RECORD LIST:

------------------------------------------------

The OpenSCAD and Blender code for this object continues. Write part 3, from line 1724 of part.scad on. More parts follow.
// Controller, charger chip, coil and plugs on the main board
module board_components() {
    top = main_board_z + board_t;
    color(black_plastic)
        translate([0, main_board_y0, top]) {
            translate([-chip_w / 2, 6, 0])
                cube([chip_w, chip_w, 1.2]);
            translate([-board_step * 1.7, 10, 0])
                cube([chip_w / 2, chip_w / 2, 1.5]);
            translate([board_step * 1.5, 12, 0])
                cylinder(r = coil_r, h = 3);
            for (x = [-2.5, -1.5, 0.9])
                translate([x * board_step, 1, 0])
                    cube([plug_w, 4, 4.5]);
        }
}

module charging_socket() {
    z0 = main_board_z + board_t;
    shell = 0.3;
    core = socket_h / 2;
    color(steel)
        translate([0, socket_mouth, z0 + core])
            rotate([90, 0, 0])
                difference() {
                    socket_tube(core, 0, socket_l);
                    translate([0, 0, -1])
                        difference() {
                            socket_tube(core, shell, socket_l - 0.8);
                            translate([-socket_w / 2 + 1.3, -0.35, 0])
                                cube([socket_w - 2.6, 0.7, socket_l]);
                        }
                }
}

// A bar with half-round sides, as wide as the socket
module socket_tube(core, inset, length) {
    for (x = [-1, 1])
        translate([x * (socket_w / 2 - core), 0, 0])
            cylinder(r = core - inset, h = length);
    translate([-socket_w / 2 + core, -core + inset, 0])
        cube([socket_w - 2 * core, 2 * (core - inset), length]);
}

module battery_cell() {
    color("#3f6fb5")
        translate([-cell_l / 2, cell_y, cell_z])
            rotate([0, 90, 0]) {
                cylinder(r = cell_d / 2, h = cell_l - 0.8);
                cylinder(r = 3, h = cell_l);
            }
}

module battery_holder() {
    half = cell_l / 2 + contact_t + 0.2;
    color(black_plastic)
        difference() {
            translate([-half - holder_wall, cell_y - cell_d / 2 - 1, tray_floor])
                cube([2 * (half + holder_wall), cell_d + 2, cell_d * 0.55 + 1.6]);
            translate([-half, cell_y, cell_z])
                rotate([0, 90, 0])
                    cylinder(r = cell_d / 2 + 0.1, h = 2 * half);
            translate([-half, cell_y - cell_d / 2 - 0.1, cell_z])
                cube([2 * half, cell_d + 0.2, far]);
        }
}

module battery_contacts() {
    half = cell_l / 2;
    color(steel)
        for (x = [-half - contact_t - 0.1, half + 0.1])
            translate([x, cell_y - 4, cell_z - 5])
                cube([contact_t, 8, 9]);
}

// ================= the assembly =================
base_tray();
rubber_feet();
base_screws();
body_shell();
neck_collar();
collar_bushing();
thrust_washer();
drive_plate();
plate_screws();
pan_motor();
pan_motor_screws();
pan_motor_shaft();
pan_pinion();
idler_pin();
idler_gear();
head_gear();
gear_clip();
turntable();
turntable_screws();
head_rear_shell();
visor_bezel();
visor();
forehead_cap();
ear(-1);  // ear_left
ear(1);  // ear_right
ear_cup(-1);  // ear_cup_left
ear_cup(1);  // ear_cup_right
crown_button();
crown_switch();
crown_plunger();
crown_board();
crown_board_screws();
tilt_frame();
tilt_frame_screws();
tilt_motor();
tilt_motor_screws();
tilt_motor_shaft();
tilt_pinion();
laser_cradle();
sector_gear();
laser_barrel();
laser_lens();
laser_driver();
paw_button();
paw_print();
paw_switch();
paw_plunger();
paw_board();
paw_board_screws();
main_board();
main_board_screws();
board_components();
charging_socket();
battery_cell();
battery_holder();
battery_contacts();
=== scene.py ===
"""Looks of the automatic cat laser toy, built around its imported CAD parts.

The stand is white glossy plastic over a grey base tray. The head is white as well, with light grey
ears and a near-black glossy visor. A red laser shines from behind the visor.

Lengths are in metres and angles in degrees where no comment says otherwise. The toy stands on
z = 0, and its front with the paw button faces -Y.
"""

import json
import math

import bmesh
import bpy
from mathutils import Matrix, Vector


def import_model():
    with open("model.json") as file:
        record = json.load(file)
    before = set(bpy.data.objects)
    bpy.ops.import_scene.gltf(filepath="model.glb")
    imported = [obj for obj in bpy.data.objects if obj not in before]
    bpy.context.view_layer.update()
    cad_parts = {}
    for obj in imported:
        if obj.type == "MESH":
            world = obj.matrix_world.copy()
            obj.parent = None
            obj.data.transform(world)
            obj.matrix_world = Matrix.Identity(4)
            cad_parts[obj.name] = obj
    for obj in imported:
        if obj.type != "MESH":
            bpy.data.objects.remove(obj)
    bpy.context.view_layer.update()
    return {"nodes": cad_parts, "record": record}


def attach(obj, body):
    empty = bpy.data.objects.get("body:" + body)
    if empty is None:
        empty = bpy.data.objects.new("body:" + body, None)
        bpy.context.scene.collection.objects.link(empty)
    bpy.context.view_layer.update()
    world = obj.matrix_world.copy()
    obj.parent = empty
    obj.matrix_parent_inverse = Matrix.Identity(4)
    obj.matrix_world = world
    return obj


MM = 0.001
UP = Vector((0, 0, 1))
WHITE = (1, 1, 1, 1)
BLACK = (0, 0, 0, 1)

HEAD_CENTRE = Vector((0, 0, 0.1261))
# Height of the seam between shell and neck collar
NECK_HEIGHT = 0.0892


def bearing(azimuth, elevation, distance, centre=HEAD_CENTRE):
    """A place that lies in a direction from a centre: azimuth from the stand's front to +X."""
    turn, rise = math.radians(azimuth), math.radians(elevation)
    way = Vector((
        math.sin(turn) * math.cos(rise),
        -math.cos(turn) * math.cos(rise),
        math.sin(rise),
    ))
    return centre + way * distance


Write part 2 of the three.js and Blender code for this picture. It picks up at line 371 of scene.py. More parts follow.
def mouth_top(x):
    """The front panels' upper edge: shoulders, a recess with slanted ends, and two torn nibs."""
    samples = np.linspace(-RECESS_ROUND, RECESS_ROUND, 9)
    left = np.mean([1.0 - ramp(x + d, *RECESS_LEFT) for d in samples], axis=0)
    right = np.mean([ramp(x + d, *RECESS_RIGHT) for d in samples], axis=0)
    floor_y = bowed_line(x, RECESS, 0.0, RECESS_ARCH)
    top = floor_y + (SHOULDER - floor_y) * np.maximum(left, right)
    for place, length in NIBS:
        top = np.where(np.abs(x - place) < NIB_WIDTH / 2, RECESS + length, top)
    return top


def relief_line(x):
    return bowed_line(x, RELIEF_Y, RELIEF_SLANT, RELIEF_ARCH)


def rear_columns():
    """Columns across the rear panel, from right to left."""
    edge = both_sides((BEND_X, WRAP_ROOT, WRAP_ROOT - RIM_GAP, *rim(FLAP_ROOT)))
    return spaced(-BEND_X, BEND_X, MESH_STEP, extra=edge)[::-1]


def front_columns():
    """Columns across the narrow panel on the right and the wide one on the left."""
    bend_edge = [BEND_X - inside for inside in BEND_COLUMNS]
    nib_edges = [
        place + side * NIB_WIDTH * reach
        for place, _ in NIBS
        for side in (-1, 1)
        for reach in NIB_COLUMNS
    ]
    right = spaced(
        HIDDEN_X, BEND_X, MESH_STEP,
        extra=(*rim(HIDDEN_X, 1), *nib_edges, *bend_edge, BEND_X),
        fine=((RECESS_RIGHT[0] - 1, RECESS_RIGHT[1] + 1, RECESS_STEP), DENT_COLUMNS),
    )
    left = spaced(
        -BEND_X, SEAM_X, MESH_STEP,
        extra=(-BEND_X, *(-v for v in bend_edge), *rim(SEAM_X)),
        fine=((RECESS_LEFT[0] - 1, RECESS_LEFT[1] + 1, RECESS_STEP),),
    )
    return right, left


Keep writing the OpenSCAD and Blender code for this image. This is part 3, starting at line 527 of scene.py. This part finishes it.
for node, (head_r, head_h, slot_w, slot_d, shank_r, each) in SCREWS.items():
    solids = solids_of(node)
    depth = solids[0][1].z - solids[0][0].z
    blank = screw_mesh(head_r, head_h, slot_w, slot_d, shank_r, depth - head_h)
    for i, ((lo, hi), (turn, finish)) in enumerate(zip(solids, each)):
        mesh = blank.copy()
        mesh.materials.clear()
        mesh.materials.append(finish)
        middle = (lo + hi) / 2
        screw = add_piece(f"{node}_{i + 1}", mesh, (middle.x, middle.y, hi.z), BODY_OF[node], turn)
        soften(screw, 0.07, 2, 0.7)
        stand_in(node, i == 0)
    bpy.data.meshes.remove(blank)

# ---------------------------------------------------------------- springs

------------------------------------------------

EXERCISE OBJECTIVE: Make an exact transcription of the lines from the line with "obj.parent = empty" through the line with "NECK_HEIGHT = 0.0892", inclusive, omitting all others.

SOLUTION TO THE PROBLEM:
    obj.parent = empty
    obj.matrix_parent_inverse = Matrix.Identity(4)
    obj.matrix_world = world
    return obj


MM = 0.001
UP = Vector((0, 0, 1))
WHITE = (1, 1, 1, 1)
BLACK = (0, 0, 0, 1)

HEAD_CENTRE = Vector((0, 0, 0.1261))
# Height of the seam between shell and neck collar
NECK_HEIGHT = 0.0892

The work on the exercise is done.